SOURCE MATERIAL |
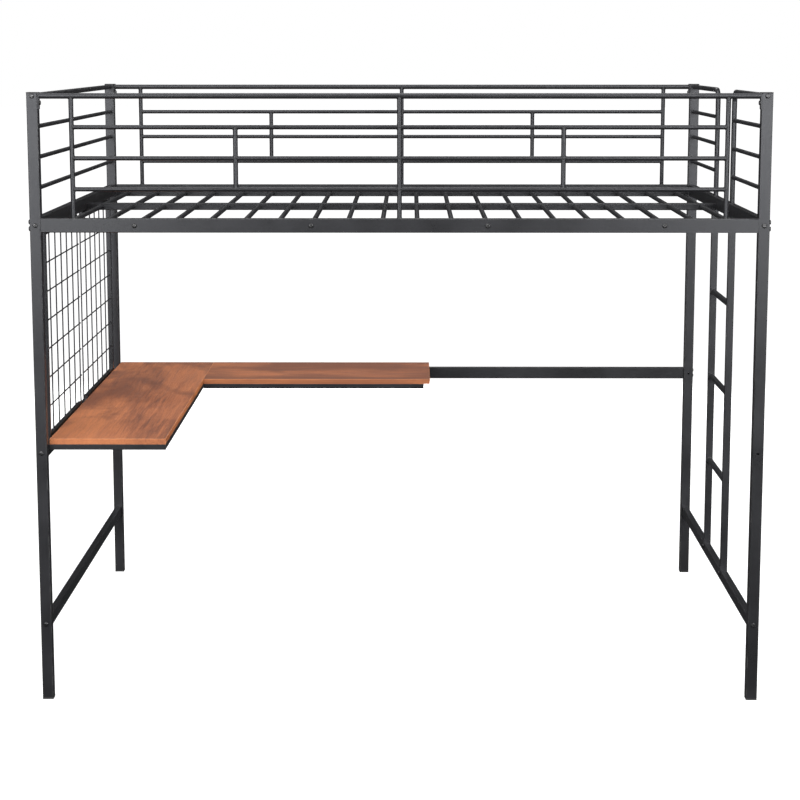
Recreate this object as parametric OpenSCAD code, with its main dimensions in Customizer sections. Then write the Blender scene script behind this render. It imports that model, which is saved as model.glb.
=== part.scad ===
// Loft bed with an L-shaped desk and a wire grid panel.
// Origin: centre of the footprint, on the floor. X runs along the bed, the ladder is at +X,
// Y runs from the open front to the back, Z is up. Millimetres.

/* [Overall] */
// Length over the posts, along X
bed_length = 1980; // [1900:10:2080]
// Depth over the posts, along Y
bed_depth = 1430; // [1380:10:1500]
// Height of the posts with their plugs
bed_height = 1670; // [1640:10:1750]

/* [Posts] */
// Outer width of the square post tube
post_w = 30; // [28:1:36]
// Wall of all the steel tubes
tube_wall = 1.5; // [1:0.1:2]
// Height of a foot cap below the post tube
foot_h = 5; // [3:1:10]

/* [Deck] */
// Thickness of the rails
rail_t = 20; // [18:1:24]
// Height of the rails
rail_h = 38; // [34:1:44]
// Top of the deck rails above the floor
deck_top = 1335; // [1300:5:1360]
// Diameter of a slat tube
slat_d = 14; // [12:1:16]
// Distance from slat to slat
slat_pitch = 97; // [90:1:98]
// Number of slats
slat_count = 20; // [16:2:20]
// Thickness of the angle that carries the slats
ledge_t = 2; // [2:0.5:3]
// Depth of the cross beam under the mattress, along Y
beam_w = 40; // [30:1:50]
// Height of the cross beam
beam_h = 20; // [18:1:22]
// Centre of the cross beam behind the middle of the bed
beam_y = 106; // [60:1:120]
// Distance between the bolts that hold a slat ledge
ledge_bolt_pitch = 473; // [450:1:480]

/* [Guardrails] */
// Diameter of the top tubes and of the bent end loops
guard_tube_d = 15; // [14:1:18]
// Diameter of the guard bars
guard_bar_d = 12; // [10:1:13]
// Diameter of the guard uprights
guard_upright_d = 13; // [12:0.5:14]
// Drop from the post top to the axis of the top tube
guard_top_drop = 10; // [9:1:14]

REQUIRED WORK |
Print the listing above in its entirety, with every line exact.

OUTPUT OF THE TASK |
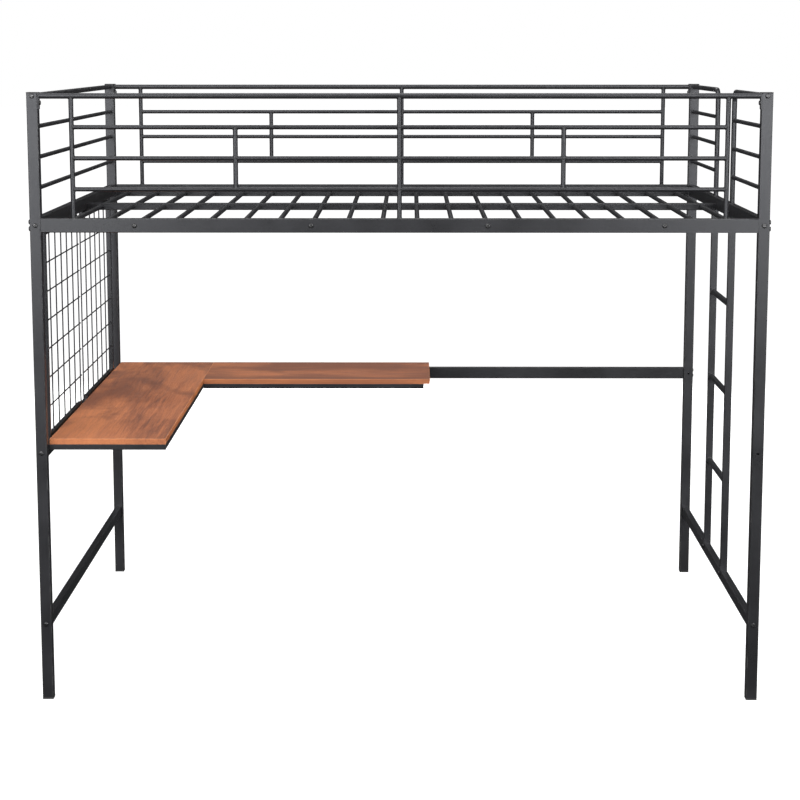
Recreate this object as parametric OpenSCAD code, with its main dimensions in Customizer sections. Then write the Blender scene script behind this render. It imports that model, which is saved as model.glb.
=== part.scad ===
// Loft bed with an L-shaped desk and a wire grid panel.
// Origin: centre of the footprint, on the floor. X runs along the bed, the ladder is at +X,
// Y runs from the open front to the back, Z is up. Millimetres.

/* [Overall] */
// Length over the posts, along X
bed_length = 1980; // [1900:10:2080]
// Depth over the posts, along Y
bed_depth = 1430; // [1380:10:1500]
// Height of the posts with their plugs
bed_height = 1670; // [1640:10:1750]

/* [Posts] */
// Outer width of the square post tube
post_w = 30; // [28:1:36]
// Wall of all the steel tubes
tube_wall = 1.5; // [1:0.1:2]
// Height of a foot cap below the post tube
foot_h = 5; // [3:1:10]

/* [Deck] */
// Thickness of the rails
rail_t = 20; // [18:1:24]
// Height of the rails
rail_h = 38; // [34:1:44]
// Top of the deck rails above the floor
deck_top = 1335; // [1300:5:1360]
// Diameter of a slat tube
slat_d = 14; // [12:1:16]
// Distance from slat to slat
slat_pitch = 97; // [90:1:98]
// Number of slats
slat_count = 20; // [16:2:20]
// Thickness of the angle that carries the slats
ledge_t = 2; // [2:0.5:3]
// Depth of the cross beam under the mattress, along Y
beam_w = 40; // [30:1:50]
// Height of the cross beam
beam_h = 20; // [18:1:22]
// Centre of the cross beam behind the middle of the bed
beam_y = 106; // [60:1:120]
// Distance between the bolts that hold a slat ledge
ledge_bolt_pitch = 473; // [450:1:480]

/* [Guardrails] */
// Diameter of the top tubes and of the bent end loops
guard_tube_d = 15; // [14:1:18]
// Diameter of the guard bars
guard_bar_d = 12; // [10:1:13]
// Diameter of the guard uprights
guard_upright_d = 13; // [12:0.5:14]
// Drop from the post top to the axis of the top tube
guard_top_drop = 10; // [9:1:14]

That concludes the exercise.